Seven years after Turgot’s death in 1781, the Bastille fell. Along with the portrait of Turgot, were portraits of his grand-niece Apolline, her husband Thierry Ruinart, and the couple with their ten children. There were other family portraits as well, a library filled with venerable tomes, and assorted knickknacks and furniture.

When we came back after the purchase, the portraits had gone. But we were glad to see the books remained, and happily purchased them with remaining furnishings, too. Still, what were Turgot and his niece and her family doing at Courtomer? The family who had lived at Chateau de Courtomer since 1906 were called Pelet. Henriette Ruinart de Brimont had married Albert de Pelet in 1904. In 1905, her half-brother inherited her family home nearby, the Chateau of Aunay sous Bois.

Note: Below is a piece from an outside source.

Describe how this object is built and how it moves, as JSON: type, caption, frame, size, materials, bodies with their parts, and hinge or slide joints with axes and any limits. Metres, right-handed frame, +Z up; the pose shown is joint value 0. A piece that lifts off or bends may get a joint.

Courtomer was for sale. She bought it.

A bit of research offered hints. Turgot never had children, but his older brother Etienne – himself an eminent naturalist and contributor to the Encyclopédie – had several. Apoline was Etienne’s granddaughter and the great-niece of Turgot. She married Thierry Ruinart de Brimont.

Their great-granddaughter was Henriette. So…Turgot, Apoline, Thierry and their children owed their presence at Courtomer to Henriette de Pelet – redoubtable dowager, intrepid rider, fond dog-owner, and a woman whose life spanned the end of the old European world in World War I, the fall of

France in World War II, and the decline of her family and its fortunes…culminating in the sale of Courtomer in the 21 st century.

Turgot would have smiled in sympathy across the centuries.